◆ RAW RECORDS:

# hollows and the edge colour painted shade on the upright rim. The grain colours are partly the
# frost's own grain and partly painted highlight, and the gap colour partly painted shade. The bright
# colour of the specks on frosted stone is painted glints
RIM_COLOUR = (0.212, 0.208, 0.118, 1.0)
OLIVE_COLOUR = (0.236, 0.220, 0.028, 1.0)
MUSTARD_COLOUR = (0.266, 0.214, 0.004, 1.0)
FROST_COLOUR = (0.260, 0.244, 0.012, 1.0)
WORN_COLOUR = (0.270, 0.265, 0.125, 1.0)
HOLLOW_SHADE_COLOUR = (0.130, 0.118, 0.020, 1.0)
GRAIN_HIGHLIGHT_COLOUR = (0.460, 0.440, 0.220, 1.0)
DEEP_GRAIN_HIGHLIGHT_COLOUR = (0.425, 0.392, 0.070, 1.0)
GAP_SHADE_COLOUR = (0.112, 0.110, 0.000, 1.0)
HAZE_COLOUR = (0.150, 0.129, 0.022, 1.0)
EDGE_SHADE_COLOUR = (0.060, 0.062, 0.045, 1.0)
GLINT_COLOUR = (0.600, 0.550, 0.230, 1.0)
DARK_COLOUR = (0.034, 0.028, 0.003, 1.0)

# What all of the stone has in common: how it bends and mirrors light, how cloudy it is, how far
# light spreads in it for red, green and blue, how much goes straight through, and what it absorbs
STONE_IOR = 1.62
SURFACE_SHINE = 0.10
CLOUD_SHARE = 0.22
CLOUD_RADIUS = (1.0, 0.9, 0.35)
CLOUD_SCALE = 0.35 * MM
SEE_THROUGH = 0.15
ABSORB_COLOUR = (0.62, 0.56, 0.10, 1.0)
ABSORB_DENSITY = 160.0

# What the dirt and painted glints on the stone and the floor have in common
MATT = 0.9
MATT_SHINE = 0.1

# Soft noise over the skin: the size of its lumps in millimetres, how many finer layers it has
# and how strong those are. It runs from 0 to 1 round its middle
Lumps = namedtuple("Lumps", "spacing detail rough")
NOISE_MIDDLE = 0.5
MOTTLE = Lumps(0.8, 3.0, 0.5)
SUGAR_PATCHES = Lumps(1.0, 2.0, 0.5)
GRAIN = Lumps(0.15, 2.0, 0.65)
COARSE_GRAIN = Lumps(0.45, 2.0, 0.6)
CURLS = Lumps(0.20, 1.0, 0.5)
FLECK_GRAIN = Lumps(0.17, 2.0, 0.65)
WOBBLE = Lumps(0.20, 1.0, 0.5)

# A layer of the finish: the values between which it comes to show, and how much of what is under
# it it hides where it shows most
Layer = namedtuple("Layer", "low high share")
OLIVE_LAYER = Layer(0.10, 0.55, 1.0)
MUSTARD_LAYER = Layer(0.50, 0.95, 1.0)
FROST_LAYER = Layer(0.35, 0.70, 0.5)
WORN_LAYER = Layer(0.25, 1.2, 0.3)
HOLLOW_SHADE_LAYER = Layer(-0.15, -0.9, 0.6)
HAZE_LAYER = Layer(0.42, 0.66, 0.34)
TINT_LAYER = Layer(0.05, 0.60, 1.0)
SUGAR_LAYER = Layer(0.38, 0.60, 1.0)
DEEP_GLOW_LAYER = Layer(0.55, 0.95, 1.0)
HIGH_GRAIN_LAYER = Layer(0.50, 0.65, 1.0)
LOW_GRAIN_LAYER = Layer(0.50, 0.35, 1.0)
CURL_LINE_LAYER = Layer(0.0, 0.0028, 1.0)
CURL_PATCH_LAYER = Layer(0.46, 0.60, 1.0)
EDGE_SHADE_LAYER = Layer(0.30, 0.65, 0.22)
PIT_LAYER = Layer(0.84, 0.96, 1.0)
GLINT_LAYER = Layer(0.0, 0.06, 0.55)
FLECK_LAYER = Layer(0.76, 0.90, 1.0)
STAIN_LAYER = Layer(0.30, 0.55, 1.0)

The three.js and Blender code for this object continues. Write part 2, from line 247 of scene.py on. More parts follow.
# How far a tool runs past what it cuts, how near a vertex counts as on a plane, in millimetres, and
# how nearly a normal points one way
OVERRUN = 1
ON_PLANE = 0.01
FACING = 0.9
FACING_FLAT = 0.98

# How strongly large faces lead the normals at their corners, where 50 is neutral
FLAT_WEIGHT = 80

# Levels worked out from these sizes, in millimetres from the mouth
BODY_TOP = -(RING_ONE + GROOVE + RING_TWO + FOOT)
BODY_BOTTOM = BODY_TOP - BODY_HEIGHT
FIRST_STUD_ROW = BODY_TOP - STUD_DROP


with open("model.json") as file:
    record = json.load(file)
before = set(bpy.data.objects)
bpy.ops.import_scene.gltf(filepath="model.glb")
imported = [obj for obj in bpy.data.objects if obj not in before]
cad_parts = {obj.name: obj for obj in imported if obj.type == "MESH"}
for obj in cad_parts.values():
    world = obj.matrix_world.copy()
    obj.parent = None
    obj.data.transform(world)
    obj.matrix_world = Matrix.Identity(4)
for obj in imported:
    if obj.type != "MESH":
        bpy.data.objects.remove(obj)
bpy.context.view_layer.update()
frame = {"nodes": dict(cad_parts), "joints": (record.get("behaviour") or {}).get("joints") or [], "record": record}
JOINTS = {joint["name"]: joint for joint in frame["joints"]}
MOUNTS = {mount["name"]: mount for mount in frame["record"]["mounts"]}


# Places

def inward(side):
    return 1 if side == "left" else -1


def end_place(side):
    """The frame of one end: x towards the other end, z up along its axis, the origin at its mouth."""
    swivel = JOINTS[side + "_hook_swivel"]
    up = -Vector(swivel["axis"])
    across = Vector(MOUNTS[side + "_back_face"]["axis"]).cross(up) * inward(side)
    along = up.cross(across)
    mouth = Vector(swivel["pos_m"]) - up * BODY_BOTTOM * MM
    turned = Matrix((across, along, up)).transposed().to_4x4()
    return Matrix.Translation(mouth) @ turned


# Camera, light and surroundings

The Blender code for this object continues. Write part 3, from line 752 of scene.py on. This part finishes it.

◆ SET EXERCISE:
Output all records verbatim.

◆ CORRECT OUTPUT:
# hollows and the edge colour painted shade on the upright rim. The grain colours are partly the
# frost's own grain and partly painted highlight, and the gap colour partly painted shade. The bright
# colour of the specks on frosted stone is painted glints
RIM_COLOUR = (0.212, 0.208, 0.118, 1.0)
OLIVE_COLOUR = (0.236, 0.220, 0.028, 1.0)
MUSTARD_COLOUR = (0.266, 0.214, 0.004, 1.0)
FROST_COLOUR = (0.260, 0.244, 0.012, 1.0)
WORN_COLOUR = (0.270, 0.265, 0.125, 1.0)
HOLLOW_SHADE_COLOUR = (0.130, 0.118, 0.020, 1.0)
GRAIN_HIGHLIGHT_COLOUR = (0.460, 0.440, 0.220, 1.0)
DEEP_GRAIN_HIGHLIGHT_COLOUR = (0.425, 0.392, 0.070, 1.0)
GAP_SHADE_COLOUR = (0.112, 0.110, 0.000, 1.0)
HAZE_COLOUR = (0.150, 0.129, 0.022, 1.0)
EDGE_SHADE_COLOUR = (0.060, 0.062, 0.045, 1.0)
GLINT_COLOUR = (0.600, 0.550, 0.230, 1.0)
DARK_COLOUR = (0.034, 0.028, 0.003, 1.0)

# What all of the stone has in common: how it bends and mirrors light, how cloudy it is, how far
# light spreads in it for red, green and blue, how much goes straight through, and what it absorbs
STONE_IOR = 1.62
SURFACE_SHINE = 0.10
CLOUD_SHARE = 0.22
CLOUD_RADIUS = (1.0, 0.9, 0.35)
CLOUD_SCALE = 0.35 * MM
SEE_THROUGH = 0.15
ABSORB_COLOUR = (0.62, 0.56, 0.10, 1.0)
ABSORB_DENSITY = 160.0

# What the dirt and painted glints on the stone and the floor have in common
MATT = 0.9
MATT_SHINE = 0.1

# Soft noise over the skin: the size of its lumps in millimetres, how many finer layers it has
# and how strong those are. It runs from 0 to 1 round its middle
Lumps = namedtuple("Lumps", "spacing detail rough")
NOISE_MIDDLE = 0.5
MOTTLE = Lumps(0.8, 3.0, 0.5)
SUGAR_PATCHES = Lumps(1.0, 2.0, 0.5)
GRAIN = Lumps(0.15, 2.0, 0.65)
COARSE_GRAIN = Lumps(0.45, 2.0, 0.6)
CURLS = Lumps(0.20, 1.0, 0.5)
FLECK_GRAIN = Lumps(0.17, 2.0, 0.65)
WOBBLE = Lumps(0.20, 1.0, 0.5)

# A layer of the finish: the values between which it comes to show, and how much of what is under
# it it hides where it shows most
Layer = namedtuple("Layer", "low high share")
OLIVE_LAYER = Layer(0.10, 0.55, 1.0)
MUSTARD_LAYER = Layer(0.50, 0.95, 1.0)
FROST_LAYER = Layer(0.35, 0.70, 0.5)
WORN_LAYER = Layer(0.25, 1.2, 0.3)
HOLLOW_SHADE_LAYER = Layer(-0.15, -0.9, 0.6)
HAZE_LAYER = Layer(0.42, 0.66, 0.34)
TINT_LAYER = Layer(0.05, 0.60, 1.0)
SUGAR_LAYER = Layer(0.38, 0.60, 1.0)
DEEP_GLOW_LAYER = Layer(0.55, 0.95, 1.0)
HIGH_GRAIN_LAYER = Layer(0.50, 0.65, 1.0)
LOW_GRAIN_LAYER = Layer(0.50, 0.35, 1.0)
CURL_LINE_LAYER = Layer(0.0, 0.0028, 1.0)
CURL_PATCH_LAYER = Layer(0.46, 0.60, 1.0)
EDGE_SHADE_LAYER = Layer(0.30, 0.65, 0.22)
PIT_LAYER = Layer(0.84, 0.96, 1.0)
GLINT_LAYER = Layer(0.0, 0.06, 0.55)
FLECK_LAYER = Layer(0.76, 0.90, 1.0)
STAIN_LAYER = Layer(0.30, 0.55, 1.0)

The three.js and Blender code for this object continues. Write part 2, from line 247 of scene.py on. More parts follow.
# How far a tool runs past what it cuts, how near a vertex counts as on a plane, in millimetres, and
# how nearly a normal points one way
OVERRUN = 1
ON_PLANE = 0.01
FACING = 0.9
FACING_FLAT = 0.98

# How strongly large faces lead the normals at their corners, where 50 is neutral
FLAT_WEIGHT = 80

# Levels worked out from these sizes, in millimetres from the mouth
BODY_TOP = -(RING_ONE + GROOVE + RING_TWO + FOOT)
BODY_BOTTOM = BODY_TOP - BODY_HEIGHT
FIRST_STUD_ROW = BODY_TOP - STUD_DROP


with open("model.json") as file:
    record = json.load(file)
before = set(bpy.data.objects)
bpy.ops.import_scene.gltf(filepath="model.glb")
imported = [obj for obj in bpy.data.objects if obj not in before]
cad_parts = {obj.name: obj for obj in imported if obj.type == "MESH"}
for obj in cad_parts.values():
    world = obj.matrix_world.copy()
    obj.parent = None
    obj.data.transform(world)
    obj.matrix_world = Matrix.Identity(4)
for obj in imported:
    if obj.type != "MESH":
        bpy.data.objects.remove(obj)
bpy.context.view_layer.update()
frame = {"nodes": dict(cad_parts), "joints": (record.get("behaviour") or {}).get("joints") or [], "record": record}
JOINTS = {joint["name"]: joint for joint in frame["joints"]}
MOUNTS = {mount["name"]: mount for mount in frame["record"]["mounts"]}


# Places

def inward(side):
    return 1 if side == "left" else -1


def end_place(side):
    """The frame of one end: x towards the other end, z up along its axis, the origin at its mouth."""
    swivel = JOINTS[side + "_hook_swivel"]
    up = -Vector(swivel["axis"])
    across = Vector(MOUNTS[side + "_back_face"]["axis"]).cross(up) * inward(side)
    along = up.cross(across)
    mouth = Vector(swivel["pos_m"]) - up * BODY_BOTTOM * MM
    turned = Matrix((across, along, up)).transposed().to_4x4()
    return Matrix.Translation(mouth) @ turned


# Camera, light and surroundings

The Blender code for this object continues. Write part 3, from line 752 of scene.py on. This part finishes it.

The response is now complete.